*Written request*: Will you quote only the lines starting at the one that contains "record = json.load(file)" and ending with the last line of the listing below, inclusive?
--- Material ---
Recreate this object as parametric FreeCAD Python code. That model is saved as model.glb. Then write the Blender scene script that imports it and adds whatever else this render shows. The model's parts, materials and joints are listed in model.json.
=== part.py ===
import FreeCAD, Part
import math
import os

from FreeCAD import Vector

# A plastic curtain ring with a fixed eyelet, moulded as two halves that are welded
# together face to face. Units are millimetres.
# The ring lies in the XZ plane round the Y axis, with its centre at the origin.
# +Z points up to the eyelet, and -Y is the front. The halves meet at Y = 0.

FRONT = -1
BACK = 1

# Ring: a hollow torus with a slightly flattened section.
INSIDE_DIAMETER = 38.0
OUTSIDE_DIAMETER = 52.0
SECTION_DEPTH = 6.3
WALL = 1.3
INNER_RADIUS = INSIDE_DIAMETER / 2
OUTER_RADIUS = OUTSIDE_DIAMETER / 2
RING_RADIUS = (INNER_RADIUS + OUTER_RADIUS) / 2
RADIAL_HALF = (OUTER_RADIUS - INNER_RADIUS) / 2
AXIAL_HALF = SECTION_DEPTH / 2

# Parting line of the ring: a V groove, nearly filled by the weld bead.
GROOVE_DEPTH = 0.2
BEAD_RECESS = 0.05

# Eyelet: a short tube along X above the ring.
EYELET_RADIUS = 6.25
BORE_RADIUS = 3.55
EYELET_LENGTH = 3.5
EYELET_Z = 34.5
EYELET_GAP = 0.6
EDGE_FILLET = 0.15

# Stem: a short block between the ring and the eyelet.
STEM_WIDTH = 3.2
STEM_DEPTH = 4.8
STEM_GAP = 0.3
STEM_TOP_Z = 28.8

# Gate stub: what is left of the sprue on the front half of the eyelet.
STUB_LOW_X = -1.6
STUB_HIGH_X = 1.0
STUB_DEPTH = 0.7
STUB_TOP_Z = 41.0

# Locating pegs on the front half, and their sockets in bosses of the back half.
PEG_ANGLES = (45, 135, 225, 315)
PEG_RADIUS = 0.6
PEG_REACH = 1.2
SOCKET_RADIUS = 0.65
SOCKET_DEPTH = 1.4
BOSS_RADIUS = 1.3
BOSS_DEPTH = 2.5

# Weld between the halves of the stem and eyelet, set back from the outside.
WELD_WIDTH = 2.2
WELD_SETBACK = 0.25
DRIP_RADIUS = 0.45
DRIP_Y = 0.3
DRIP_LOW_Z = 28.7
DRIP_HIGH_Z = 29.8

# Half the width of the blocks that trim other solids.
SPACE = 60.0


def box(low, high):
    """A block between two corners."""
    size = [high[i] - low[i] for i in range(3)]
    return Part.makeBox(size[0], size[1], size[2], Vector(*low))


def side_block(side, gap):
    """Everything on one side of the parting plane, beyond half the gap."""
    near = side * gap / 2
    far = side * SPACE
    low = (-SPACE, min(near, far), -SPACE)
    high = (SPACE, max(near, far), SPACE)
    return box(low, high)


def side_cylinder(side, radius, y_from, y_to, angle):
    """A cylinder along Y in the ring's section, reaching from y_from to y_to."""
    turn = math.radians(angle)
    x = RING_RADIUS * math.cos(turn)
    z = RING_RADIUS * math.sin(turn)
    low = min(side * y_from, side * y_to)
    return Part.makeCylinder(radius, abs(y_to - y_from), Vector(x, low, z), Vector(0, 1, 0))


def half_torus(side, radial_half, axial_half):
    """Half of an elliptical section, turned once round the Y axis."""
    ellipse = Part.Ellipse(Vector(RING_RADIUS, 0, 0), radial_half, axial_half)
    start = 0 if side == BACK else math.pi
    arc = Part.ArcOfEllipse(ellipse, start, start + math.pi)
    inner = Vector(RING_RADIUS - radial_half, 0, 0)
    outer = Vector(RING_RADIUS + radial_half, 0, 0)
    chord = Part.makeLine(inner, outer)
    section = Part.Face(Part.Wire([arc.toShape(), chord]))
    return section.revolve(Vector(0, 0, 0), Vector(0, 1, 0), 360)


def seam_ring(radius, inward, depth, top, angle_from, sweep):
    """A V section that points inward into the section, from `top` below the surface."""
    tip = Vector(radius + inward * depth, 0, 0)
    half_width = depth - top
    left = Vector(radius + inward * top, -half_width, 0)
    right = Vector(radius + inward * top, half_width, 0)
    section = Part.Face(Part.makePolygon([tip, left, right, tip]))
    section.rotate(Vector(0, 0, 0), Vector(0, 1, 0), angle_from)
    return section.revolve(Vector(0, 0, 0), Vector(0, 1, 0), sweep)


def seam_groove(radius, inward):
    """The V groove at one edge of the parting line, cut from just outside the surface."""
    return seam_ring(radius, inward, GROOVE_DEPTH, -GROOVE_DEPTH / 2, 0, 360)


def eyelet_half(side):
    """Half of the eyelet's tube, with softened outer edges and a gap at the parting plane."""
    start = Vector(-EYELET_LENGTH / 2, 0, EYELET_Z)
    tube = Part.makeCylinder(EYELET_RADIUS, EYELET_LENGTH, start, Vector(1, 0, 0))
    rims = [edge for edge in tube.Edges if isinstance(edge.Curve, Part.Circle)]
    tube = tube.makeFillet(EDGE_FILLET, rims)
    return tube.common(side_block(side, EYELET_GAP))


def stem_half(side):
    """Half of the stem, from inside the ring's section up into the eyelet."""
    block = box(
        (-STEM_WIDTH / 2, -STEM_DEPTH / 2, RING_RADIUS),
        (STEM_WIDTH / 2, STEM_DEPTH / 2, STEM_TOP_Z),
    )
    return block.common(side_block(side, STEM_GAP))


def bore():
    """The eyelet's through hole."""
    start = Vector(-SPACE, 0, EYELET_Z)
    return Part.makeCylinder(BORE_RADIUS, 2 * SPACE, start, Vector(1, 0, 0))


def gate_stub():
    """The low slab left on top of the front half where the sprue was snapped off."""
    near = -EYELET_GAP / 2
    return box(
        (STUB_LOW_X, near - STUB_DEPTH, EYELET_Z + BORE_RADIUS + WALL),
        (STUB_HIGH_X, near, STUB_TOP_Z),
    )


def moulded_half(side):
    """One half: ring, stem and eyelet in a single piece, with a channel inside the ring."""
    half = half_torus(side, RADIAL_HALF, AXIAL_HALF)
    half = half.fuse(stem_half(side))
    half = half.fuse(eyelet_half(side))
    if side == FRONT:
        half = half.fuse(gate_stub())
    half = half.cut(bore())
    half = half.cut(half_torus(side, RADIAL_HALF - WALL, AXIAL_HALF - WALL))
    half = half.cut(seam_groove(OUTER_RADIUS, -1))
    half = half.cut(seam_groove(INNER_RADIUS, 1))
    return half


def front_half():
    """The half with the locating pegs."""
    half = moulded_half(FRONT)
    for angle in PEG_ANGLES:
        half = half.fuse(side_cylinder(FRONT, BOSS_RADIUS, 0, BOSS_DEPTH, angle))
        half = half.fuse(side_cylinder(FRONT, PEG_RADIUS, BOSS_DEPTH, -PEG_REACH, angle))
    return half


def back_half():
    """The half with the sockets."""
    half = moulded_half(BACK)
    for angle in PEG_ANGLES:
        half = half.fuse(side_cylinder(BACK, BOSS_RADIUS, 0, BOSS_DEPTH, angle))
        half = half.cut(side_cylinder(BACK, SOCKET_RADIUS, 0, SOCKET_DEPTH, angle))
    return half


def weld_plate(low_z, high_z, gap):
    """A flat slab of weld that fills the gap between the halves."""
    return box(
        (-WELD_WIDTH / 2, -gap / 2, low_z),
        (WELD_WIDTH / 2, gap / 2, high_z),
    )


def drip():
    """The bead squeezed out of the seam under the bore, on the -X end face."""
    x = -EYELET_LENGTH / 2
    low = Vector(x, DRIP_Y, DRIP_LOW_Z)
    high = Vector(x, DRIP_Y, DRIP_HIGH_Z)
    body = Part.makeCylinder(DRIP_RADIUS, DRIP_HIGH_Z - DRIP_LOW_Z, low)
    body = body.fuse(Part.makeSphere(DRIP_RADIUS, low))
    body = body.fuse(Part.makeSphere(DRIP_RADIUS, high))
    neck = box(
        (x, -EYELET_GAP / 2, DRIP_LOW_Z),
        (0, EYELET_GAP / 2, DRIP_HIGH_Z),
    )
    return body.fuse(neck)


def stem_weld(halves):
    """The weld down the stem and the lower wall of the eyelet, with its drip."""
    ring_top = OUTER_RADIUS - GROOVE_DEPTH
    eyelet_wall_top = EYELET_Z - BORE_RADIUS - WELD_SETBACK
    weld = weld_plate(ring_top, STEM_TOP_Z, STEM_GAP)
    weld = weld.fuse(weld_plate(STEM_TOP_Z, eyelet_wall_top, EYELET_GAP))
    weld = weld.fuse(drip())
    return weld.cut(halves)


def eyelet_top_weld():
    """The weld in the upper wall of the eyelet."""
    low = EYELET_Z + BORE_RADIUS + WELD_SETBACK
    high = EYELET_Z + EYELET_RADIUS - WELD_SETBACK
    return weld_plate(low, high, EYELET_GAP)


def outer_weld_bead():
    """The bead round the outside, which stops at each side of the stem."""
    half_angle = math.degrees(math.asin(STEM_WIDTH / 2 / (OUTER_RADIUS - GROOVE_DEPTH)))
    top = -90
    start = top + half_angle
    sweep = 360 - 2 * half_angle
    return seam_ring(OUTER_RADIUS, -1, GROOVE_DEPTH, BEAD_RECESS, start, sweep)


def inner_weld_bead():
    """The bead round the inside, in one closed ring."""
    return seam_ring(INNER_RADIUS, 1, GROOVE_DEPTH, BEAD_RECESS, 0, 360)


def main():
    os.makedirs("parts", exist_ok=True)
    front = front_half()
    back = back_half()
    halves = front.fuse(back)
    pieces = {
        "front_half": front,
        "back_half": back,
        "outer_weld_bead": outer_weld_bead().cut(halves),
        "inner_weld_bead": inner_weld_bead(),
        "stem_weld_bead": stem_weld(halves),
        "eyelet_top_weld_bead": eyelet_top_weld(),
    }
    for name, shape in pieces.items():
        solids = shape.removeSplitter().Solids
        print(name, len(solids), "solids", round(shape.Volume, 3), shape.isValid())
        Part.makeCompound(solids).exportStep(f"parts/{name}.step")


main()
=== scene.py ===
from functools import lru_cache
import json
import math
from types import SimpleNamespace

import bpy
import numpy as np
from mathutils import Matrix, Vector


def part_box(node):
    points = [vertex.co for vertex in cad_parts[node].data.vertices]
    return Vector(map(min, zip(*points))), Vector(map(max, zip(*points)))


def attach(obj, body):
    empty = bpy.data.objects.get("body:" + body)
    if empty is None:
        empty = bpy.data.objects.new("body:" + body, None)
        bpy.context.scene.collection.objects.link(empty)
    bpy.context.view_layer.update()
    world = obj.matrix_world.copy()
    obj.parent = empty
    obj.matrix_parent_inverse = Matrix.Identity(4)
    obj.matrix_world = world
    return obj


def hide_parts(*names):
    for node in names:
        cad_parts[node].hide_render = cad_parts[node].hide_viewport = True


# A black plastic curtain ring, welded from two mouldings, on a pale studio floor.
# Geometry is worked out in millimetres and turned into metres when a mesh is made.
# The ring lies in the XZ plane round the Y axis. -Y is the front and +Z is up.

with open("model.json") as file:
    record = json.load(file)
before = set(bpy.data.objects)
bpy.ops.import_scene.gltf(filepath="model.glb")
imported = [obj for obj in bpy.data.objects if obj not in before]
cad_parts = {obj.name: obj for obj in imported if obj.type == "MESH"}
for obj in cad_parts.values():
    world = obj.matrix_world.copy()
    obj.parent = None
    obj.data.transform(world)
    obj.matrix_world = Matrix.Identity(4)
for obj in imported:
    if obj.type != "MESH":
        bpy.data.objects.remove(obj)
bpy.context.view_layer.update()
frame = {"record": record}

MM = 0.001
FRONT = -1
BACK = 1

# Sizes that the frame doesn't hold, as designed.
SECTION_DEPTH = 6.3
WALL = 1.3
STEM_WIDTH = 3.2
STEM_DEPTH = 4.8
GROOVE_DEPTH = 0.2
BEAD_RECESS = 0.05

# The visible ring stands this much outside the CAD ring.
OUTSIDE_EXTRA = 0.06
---
*Written answer*:
    record = json.load(file)
before = set(bpy.data.objects)
bpy.ops.import_scene.gltf(filepath="model.glb")
imported = [obj for obj in bpy.data.objects if obj not in before]
cad_parts = {obj.name: obj for obj in imported if obj.type == "MESH"}
for obj in cad_parts.values():
    world = obj.matrix_world.copy()
    obj.parent = None
    obj.data.transform(world)
    obj.matrix_world = Matrix.Identity(4)
for obj in imported:
    if obj.type != "MESH":
        bpy.data.objects.remove(obj)
bpy.context.view_layer.update()
frame = {"record": record}

MM = 0.001
FRONT = -1
BACK = 1

# Sizes that the frame doesn't hold, as designed.
SECTION_DEPTH = 6.3
WALL = 1.3
STEM_WIDTH = 3.2
STEM_DEPTH = 4.8
GROOVE_DEPTH = 0.2
BEAD_RECESS = 0.05

# The visible ring stands this much outside the CAD ring.
OUTSIDE_EXTRA = 0.06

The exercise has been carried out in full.